I remember a saying before "cracked a shit" being "got the shits on" or " had the shits on", both meanind angry, frustrated, sulking, upset; contemporary lingo "spat the dummy". Loved that aussie lingo from the seventies. Anyone remember "don't chuck a wet"?

  • Are the examples you cite all from the 1970s? Could you please add some detail about the time periods you have in mind?
    – Tsundoku
    Jan 18, 2018 at 13:23
  • I've never heard of "chuck a wet" and I grew up in the seventies in Melbourne. Perhaps it is a regional usage?
    – ianjs
    Jan 21, 2018 at 22:35

"To get the shits on" is most likely an abridged version of "shit on the liver", which comes from an Australian folk song ca. 1935 (Cane Cutter's Lament: http://folkstream.com/020.html). In that song, it is used to describe someone in a bad mood (https://www.oxfordreference.com/view/10.1093/acref/9780195563160.001.0001/acref-9780195563160-e-2738)

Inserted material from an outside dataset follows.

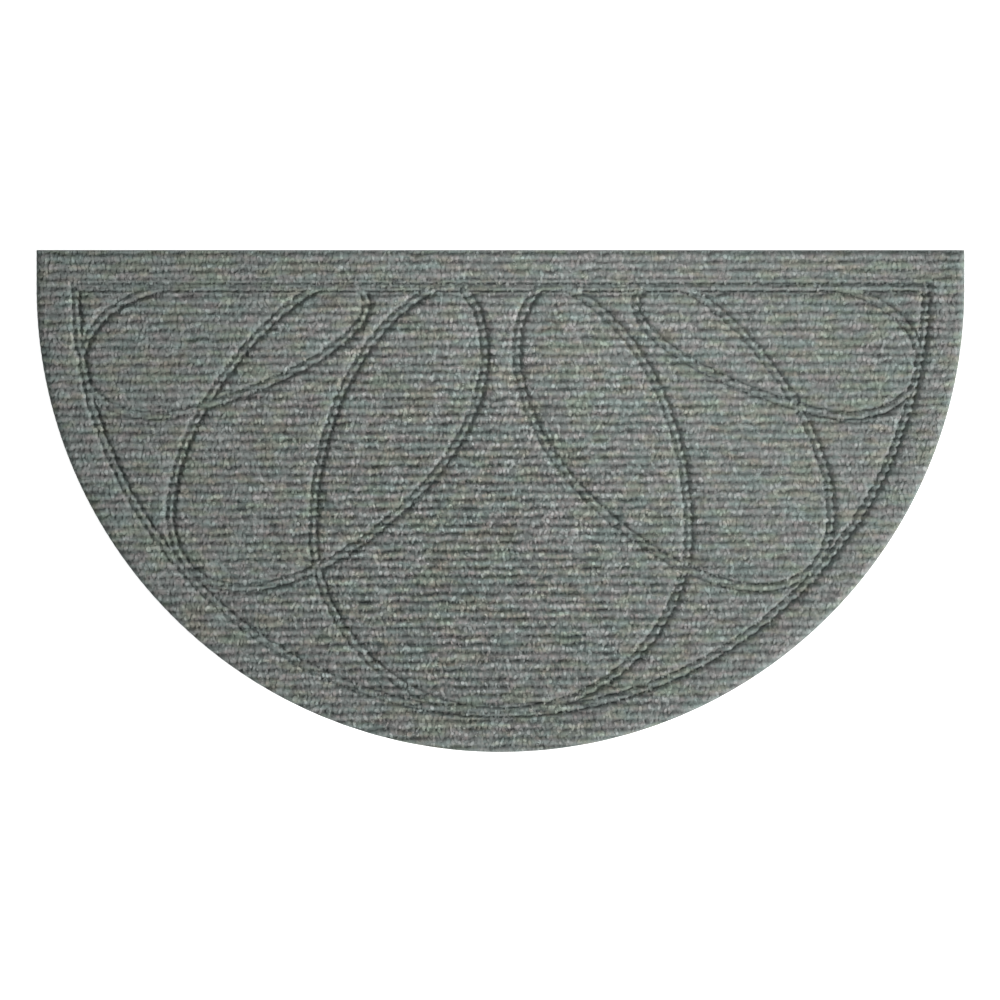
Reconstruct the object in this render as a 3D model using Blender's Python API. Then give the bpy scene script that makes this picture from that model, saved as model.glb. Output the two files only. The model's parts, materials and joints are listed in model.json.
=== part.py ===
"""Half round doormat, lying flat: one piece of thick needle-punched carpet.

The carpet is cut to a half circle with a short straight stretch before its straight edge, and its
rim rolls down a little to the cut. Ribs run along the straight edge. A heated plate has pressed
lines into the face: a half round border line, and five overlapping egg-shaped petals that open
like a fan and end at that line.

Frame: the origin is in the middle of the underside, +X runs along the straight edge, +Y points to
the straight edge, and +Z is up. Lengths are in metres.
"""

import bisect
import math

import bmesh
import bpy
import numpy as np

# Outline
WIDTH = 0.838
RADIUS = WIDTH / 2
STRAIGHT_STRETCH = 0.034  # from the half circle's own diameter to the straight edge
DEPTH = RADIUS + STRAIGHT_STRETCH
CENTRE_Y = DEPTH / 2 - STRAIGHT_STRETCH  # the half circle's centre

# Carpet
CREST_HEIGHT = 0.0075
VALLEY_HEIGHT = 0.0058
RIB_PITCH = 0.00768
RIM_WIDTH = 0.007  # along the cut edge the carpet rolls down over this width
RIM_DROP = 0.0015

# Pressed lines
BORDER_RADIUS = 0.384
LINE_HALF_WIDTH = 0.004
SHOULDER = 0.0065  # how far the carpet dips on each side of a pressed line
LINE_CREST_HEIGHT = 0.0040
LINE_VALLEY_HEIGHT = 0.0034
CREASE_DEPTH = 0.0006  # the sides of a pressed line lie this much lower than its middle

# Petals. An egg has two half lengths, one to its outer end and one to its inner end.
# centre_x and centre_y count from the half circle's centre, and tilt is the turn of the outer end
# down from +X, in degrees. A mirrored petal has a twin on the other side.
PETAL_COLUMNS = ("centre_x", "centre_y", "outer", "inner", "half_width", "tilt", "mirrored")
PETALS = (
    (0.0, -0.2188, 0.1640, 0.2340, 0.1697, 90.0, False),
    (0.1441, -0.1107, 0.1978, 0.1553, 0.1017, 46.7, True),
    (0.2991, -0.0566, 0.0814, 0.1829, 0.0567, 14.9, True),
)

# Mesh
SAMPLE_STEP = 0.0005
ROW_TOLERANCE = 0.00016  # how far a row's straight runs may leave the true height
ARC_STEP = 0.008
EDGE_CLEARANCE = 0.25  # of a row spacing, the least from a row to the outline beyond it
LONG_TRIANGLE_COST = 1e-6  # what a triangle's length counts beside its misfit
NEARLY_ZERO = 1e-6  # keeps the division at the middle of an egg from failing
CARPET_COLOR = (0.16, 0.18, 0.17, 1.0)
CARPET_ROUGHNESS = 0.95


def clear_scene():
    for old in list(bpy.data.objects):
        bpy.data.objects.remove(old, do_unlink=True)


def carpet_material():
    material = bpy.data.materials.new("ribbed_carpet")
    material.use_nodes = True
    shader = material.node_tree.nodes["Principled BSDF"]
    shader.inputs["Base Color"].default_value = CARPET_COLOR
    shader.inputs["Roughness"].default_value = CARPET_ROUGHNESS
    shader.inputs["Metallic"].default_value = 0.0
    return material


def all_petals():
    """The table's petals as dictionaries, with the twin of each mirrored one."""
    found = []
    for row in PETALS:
        petal = dict(zip(PETAL_COLUMNS, row))
        found.append(petal)
        if petal["mirrored"]:
            found.append({**petal, "centre_x": -petal["centre_x"], "tilt": 180 - petal["tilt"]})
    return found


def distance_to_border(x, y):
    """Below zero inside the half round border line, above zero outside it."""
    return np.maximum(np.hypot(x, y) - BORDER_RADIUS, y)


def distance_to_petal(petal, x, y):
    """Close to the true distance from the egg's outline, and zero on it."""
    turn = math.radians(-petal["tilt"])
    from_x, from_y = x - petal["centre_x"], y - petal["centre_y"]
    along = from_x * math.cos(turn) + from_y * math.sin(turn)
    across = from_y * math.cos(turn) - from_x * math.sin(turn)
    length = np.where(along > 0, petal["outer"], petal["inner"])
    width = petal["half_width"]
    ring = np.hypot(along / length, across / width)
    slope = np.hypot(along / length**2, across / width**2) / np.maximum(ring, NEARLY_ZERO)
    return np.abs(ring - 1) / np.maximum(slope, NEARLY_ZERO)


def distance_to_lines(x, y):
    """Distance to the nearest pressed line. The petals stop at the border line."""
    border = distance_to_border(x, y)
    nearest = np.abs(border)
    for petal in all_petals():
        from_petal = np.where(border < 0, distance_to_petal(petal, x, y), nearest)
        nearest = np.minimum(nearest, from_petal)
    return nearest


def distance_to_edge(x, y):
    """How far a point lies inside the cut edge."""
    beside_arc = RADIUS - np.where(y < 0, np.hypot(x, y), np.abs(x))
    return np.minimum(beside_arc, STRAIGHT_STRETCH - y)


def height(x, y):
    """Height of the carpet's face, where x and y count from the half circle's centre."""
    crest = (1 - np.cos(2 * math.pi * y / RIB_PITCH)) / 2
    free = VALLEY_HEIGHT + (CREST_HEIGHT - VALLEY_HEIGHT) * crest
    distance = distance_to_lines(x, y)
    dome = CREASE_DEPTH * np.clip(1 - distance / LINE_HALF_WIDTH, 0, 1)
    pressed = LINE_VALLEY_HEIGHT + (LINE_CREST_HEIGHT - LINE_VALLEY_HEIGHT) * crest
    pressed = pressed - CREASE_DEPTH + dome
    share = np.clip(1 - (distance - LINE_HALF_WIDTH) / SHOULDER, 0, 1)
    rim = np.clip(1 - distance_to_edge(x, y) / RIM_WIDTH, 0, 1)
    return free + (pressed - free) * share - RIM_DROP * rim**2


def half_chord(y):
    return RADIUS if y >= 0 else math.sqrt(RADIUS**2 - y**2)


def needed_points(x, z):
    """Indices of the points that keep straight runs within ROW_TOLERANCE of the heights z."""
    kept = [0, len(x) - 1]
    waiting = [(0, len(x) - 1)]
    while waiting:
        first, last = waiting.pop()
        if last - first < 2:
            continue
        inside = slice(first + 1, last)
        straight = np.interp(x[inside], (x[first], x[last]), (z[first], z[last]))
        error = np.abs(z[inside] - straight)
        worst = first + 1 + int(error.argmax())
        if error.max() > ROW_TOLERANCE:
            bisect.insort(kept, worst)
            waiting += [(first, worst), (worst, last)]
    return kept


def straight_row(y):
    """Points of the face along one rib crest or valley, from left to right."""
    end = half_chord(y)
    half_count = math.ceil(end / SAMPLE_STEP)
    x = np.linspace(-end, end, 2 * half_count + 1)
    z = height(x, np.full_like(x, y))
    kept = needed_points(x, z)
    return np.column_stack([x[kept], np.full(len(kept), y), z[kept]])


def arc_row(y):
    """Points along the outline's arc below the row at y, without that row's own ends."""
    half_angle = math.asin(half_chord(y) / RADIUS)
    steps = 2 * math.ceil(half_angle * RADIUS / ARC_STEP)
    angle = np.linspace(-half_angle, half_angle, steps + 1)[1:-1]
    x, y = RADIUS * np.sin(angle), -RADIUS * np.cos(angle)
    return np.column_stack([x, y, height(x, y)])


def face_rows():
    """Rows of points from the straight edge to the foot of the arc, two to each rib."""
    half_pitch = RIB_PITCH / 2
    highest = math.floor(STRAIGHT_STRETCH / half_pitch - EDGE_CLEARANCE)
    lowest = -math.floor(RADIUS / half_pitch - EDGE_CLEARANCE)
    levels = [STRAIGHT_STRETCH] + [k * half_pitch for k in range(highest, lowest - 1, -1)]
    return [straight_row(y) for y in levels] + [arc_row(levels[-1])]


def triangle_cost(a, b, c):
    """How badly flat triangles match the face, for arrays of corners."""
    middle = (a + b + c) / 3
    misfit = np.abs(height(middle[..., 0], middle[..., 1]) - middle[..., 2])
    side, other = b - a, c - a
    area = np.abs(side[..., 0] * other[..., 1] - side[..., 1] * other[..., 0]) / 2
    longest = np.maximum(np.linalg.norm(b - c, axis=-1), np.linalg.norm(other, axis=-1))
    return misfit * area + LONG_TRIANGLE_COST * longest * area


def strip_triangles(upper, lower):
    """The triangles between two rows that match the face best, as (row, index) corners."""
    top, low = upper[:, None, :], lower[None, :, :]
    along_top = triangle_cost(low, top[:-1], top[1:])
    along_low = triangle_cost(top, low[:, :-1], low[:, 1:])
    most_i, most_j = len(upper) - 1, len(lower) - 1
    best = np.full((most_i + 1, most_j + 1), math.inf)
    from_top = np.zeros(best.shape, bool)
    best[0, 0] = 0
    for i in range(most_i + 1):
        for j in range(most_j + 1):
            if i and best[i - 1, j] + along_top[i - 1, j] < best[i, j]:
                best[i, j] = best[i - 1, j] + along_top[i - 1, j]
                from_top[i, j] = True
            if j and best[i, j - 1] + along_low[i, j - 1] < best[i, j]:
                best[i, j] = best[i, j - 1] + along_low[i, j - 1]
                from_top[i, j] = False
    triangles = []
    i, j = most_i, most_j
    while i or j:
        if from_top[i, j]:
            triangles.append((("upper", i - 1), ("lower", j), ("upper", i)))
            i -= 1
        else:
            triangles.append((("upper", i), ("lower", j - 1), ("lower", j)))
            j -= 1
    return triangles


def mat_mesh():
    """The ribbed and pressed face, its cut edge and the flat underside, as one closed mesh."""
    shape = bmesh.new()
    rows = face_rows()
    row_points = []
    for row in rows:
        row_points.append([shape.verts.new((x, y + CENTRE_Y, z)) for x, y, z in row])
    for number in range(len(rows) - 1):
        points = {"upper": row_points[number], "lower": row_points[number + 1]}
        for corners in strip_triangles(rows[number], rows[number + 1]):
            shape.faces.new([points[row][index] for row, index in corners])

    rim = [edge for edge in shape.edges if edge.is_boundary]
    walls = bmesh.ops.extrude_edge_only(shape, edges=rim)["geom"]
    for point in (item for item in walls if isinstance(item, bmesh.types.BMVert)):
        point.co.z = 0.0
    foot = [edge for edge in shape.edges if edge.is_boundary]
    underside = bmesh.ops.contextual_create(shape, geom=foot)["faces"]
    bmesh.ops.triangulate(shape, faces=underside, ngon_method="BEAUTY")
    bmesh.ops.recalc_face_normals(shape, faces=shape.faces)

    mesh = bpy.data.meshes.new("ribbed_mat")
    shape.to_mesh(mesh)
    shape.free()
    return mesh


def main():
    clear_scene()
    mesh = mat_mesh()
    mesh.materials.append(carpet_material())
    mat = bpy.data.objects.new("ribbed_mat", mesh)
    bpy.context.scene.collection.objects.link(mat)
    print(f"ribbed_mat: {len(mesh.vertices)} points, {len(mesh.polygons)} faces")


main()
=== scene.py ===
# %% [markdown]
# # A half round doormat of ribbed carpet
#
# The real mat is one cut of thick needle-punched carpet. Forked needles push the dyed fibres up
# into soft ribs, and a heated plate then presses a border line and five overlapping petals into
# the face. This lesson dresses the plain solid of the mat in three steps: a fine carpet body, the
# fibre loops that lie over its ribs, and the heather colours of the fibre blend.

# %% Load the solid model as the frame
import bisect
import json
import math

import bmesh
import bpy
import numpy as np
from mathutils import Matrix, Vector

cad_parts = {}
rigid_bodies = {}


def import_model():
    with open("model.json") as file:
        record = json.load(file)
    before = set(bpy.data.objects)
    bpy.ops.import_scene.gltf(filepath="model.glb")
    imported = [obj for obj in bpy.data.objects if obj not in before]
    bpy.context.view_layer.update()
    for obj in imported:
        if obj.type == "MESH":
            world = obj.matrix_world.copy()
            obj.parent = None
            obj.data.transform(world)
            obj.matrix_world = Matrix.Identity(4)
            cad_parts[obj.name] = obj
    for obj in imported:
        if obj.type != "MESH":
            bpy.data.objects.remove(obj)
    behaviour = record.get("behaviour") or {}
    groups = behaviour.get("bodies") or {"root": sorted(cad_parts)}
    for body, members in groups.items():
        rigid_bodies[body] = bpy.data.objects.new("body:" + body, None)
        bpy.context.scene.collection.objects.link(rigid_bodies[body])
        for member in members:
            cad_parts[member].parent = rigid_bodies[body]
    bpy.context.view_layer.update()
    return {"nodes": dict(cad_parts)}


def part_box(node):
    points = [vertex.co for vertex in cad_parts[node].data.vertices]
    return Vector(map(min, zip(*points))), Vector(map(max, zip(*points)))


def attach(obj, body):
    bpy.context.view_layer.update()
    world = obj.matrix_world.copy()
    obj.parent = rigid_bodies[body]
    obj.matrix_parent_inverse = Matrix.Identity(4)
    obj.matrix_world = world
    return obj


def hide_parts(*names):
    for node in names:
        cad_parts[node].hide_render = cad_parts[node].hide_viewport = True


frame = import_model()
print("nodes in the frame:", list(frame["nodes"]))

# %% [markdown]
# ## Sizes
#
# The outline is a half circle with a short straight stretch before its straight edge. All of its
# sizes follow from the solid's box, so the fine carpet can't drift away from it. The ribs and the
# pressed lines run where the solid has them, which a box can't tell, so their sizes are given here
# again. The valleys and the cut edge lie a little deeper than in the solid, because the fibres
# fill them up, and a pressed line has a fuller middle between deeper creases. The table of petals
# is short: each petal is an egg with two half lengths, and the outer two have twins on the other
# side.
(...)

In subsequent years (ca. 1960's) "shit on the liver" was widely abbreviated to S.O.L. (https://www.macquariedictionary.com.au/resources/aus/word/map/search/word/S.O.L./The%20Riverina/) however, has more recently been replaced by "to get the shits on" and then a subsequent variant of "to crack the shits".

  • Interesting. My grandmother who came to Australia used to speak of "having a shitty liver" meaning "in a bad mood". She wasn't one for picking up Australian colloquialisms so I had always assumed that was British slang.